:: INPUT ROWS ::
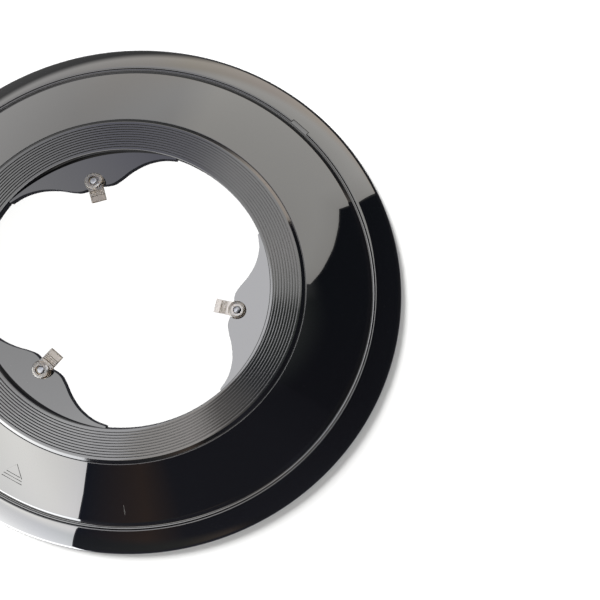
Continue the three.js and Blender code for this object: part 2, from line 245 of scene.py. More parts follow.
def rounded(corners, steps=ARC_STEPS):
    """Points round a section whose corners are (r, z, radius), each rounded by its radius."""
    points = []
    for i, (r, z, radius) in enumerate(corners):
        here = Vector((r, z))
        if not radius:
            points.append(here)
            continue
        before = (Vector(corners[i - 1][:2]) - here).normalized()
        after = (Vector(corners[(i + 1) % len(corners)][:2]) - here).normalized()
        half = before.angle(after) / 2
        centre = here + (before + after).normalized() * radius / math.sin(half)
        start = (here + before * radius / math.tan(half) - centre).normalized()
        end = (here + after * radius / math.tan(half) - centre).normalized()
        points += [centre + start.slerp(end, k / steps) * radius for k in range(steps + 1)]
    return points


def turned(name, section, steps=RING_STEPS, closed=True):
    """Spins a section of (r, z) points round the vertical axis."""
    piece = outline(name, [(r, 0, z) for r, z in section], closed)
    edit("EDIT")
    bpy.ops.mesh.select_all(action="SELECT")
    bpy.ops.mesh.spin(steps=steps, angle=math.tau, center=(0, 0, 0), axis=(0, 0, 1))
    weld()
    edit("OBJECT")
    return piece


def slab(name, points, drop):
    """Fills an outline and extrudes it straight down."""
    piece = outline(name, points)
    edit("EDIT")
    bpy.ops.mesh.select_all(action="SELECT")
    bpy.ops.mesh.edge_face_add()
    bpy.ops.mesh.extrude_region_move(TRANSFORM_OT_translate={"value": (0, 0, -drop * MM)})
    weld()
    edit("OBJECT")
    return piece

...

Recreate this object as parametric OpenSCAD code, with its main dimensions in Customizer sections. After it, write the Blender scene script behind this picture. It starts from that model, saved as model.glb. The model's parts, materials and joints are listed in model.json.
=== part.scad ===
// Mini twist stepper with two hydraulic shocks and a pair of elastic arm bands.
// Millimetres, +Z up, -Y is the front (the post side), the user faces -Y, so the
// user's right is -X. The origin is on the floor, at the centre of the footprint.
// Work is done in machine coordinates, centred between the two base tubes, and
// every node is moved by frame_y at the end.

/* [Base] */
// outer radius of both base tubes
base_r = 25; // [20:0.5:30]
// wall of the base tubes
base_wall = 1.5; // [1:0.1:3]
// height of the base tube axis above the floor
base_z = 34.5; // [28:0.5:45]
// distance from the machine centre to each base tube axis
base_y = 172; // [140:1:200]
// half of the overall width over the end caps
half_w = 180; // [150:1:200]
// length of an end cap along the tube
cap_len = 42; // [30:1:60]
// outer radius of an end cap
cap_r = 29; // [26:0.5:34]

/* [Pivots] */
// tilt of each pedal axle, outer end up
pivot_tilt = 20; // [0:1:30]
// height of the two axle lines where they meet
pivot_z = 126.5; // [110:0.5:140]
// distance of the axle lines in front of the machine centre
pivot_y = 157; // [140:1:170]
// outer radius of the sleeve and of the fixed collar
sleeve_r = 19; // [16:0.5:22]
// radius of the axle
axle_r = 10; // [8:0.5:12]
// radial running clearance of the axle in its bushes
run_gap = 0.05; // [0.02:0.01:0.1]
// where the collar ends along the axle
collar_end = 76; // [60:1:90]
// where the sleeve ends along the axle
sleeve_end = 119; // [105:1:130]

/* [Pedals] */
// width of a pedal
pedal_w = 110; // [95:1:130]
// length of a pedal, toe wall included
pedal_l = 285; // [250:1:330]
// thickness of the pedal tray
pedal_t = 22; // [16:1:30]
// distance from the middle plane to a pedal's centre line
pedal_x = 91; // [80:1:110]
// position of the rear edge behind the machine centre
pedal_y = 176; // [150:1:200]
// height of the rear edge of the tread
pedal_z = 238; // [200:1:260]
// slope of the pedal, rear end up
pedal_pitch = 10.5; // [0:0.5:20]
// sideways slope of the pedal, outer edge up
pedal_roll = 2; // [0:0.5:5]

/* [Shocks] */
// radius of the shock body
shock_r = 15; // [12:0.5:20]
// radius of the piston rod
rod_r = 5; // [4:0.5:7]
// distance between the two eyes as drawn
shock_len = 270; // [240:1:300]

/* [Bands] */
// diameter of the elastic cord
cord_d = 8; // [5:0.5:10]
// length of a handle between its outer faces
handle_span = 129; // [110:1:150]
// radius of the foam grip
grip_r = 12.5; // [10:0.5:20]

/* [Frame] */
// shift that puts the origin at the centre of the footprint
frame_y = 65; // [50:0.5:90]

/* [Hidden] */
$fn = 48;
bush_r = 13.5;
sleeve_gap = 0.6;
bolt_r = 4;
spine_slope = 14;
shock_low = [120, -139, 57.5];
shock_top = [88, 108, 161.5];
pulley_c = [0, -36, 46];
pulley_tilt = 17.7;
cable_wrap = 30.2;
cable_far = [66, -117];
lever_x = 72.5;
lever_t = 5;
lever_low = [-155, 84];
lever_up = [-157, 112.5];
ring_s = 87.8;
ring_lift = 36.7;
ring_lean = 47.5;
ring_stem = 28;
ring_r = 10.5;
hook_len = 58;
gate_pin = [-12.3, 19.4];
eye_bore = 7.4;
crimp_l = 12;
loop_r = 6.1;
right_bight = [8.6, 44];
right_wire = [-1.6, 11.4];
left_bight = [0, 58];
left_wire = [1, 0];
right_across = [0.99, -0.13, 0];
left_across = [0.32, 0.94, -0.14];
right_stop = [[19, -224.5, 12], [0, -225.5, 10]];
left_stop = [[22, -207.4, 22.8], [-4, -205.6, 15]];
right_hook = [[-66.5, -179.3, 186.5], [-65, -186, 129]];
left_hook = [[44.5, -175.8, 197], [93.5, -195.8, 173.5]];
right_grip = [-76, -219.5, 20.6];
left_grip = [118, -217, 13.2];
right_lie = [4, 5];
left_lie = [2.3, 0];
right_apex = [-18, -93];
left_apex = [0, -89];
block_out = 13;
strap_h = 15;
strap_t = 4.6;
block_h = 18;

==

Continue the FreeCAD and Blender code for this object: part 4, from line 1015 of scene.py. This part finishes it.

:: PROMPT ::
In the listing above, find the line containing "Continue the three.js" and the line containing "return points". Output them and every line between, exactly, and nothing else.

:: SOLUTION BELOW ::
Continue the three.js and Blender code for this object: part 2, from line 245 of scene.py. More parts follow.
def rounded(corners, steps=ARC_STEPS):
    """Points round a section whose corners are (r, z, radius), each rounded by its radius."""
    points = []
    for i, (r, z, radius) in enumerate(corners):
        here = Vector((r, z))
        if not radius:
            points.append(here)
            continue
        before = (Vector(corners[i - 1][:2]) - here).normalized()
        after = (Vector(corners[(i + 1) % len(corners)][:2]) - here).normalized()
        half = before.angle(after) / 2
        centre = here + (before + after).normalized() * radius / math.sin(half)
        start = (here + before * radius / math.tan(half) - centre).normalized()
        end = (here + after * radius / math.tan(half) - centre).normalized()
        points += [centre + start.slerp(end, k / steps) * radius for k in range(steps + 1)]
    return points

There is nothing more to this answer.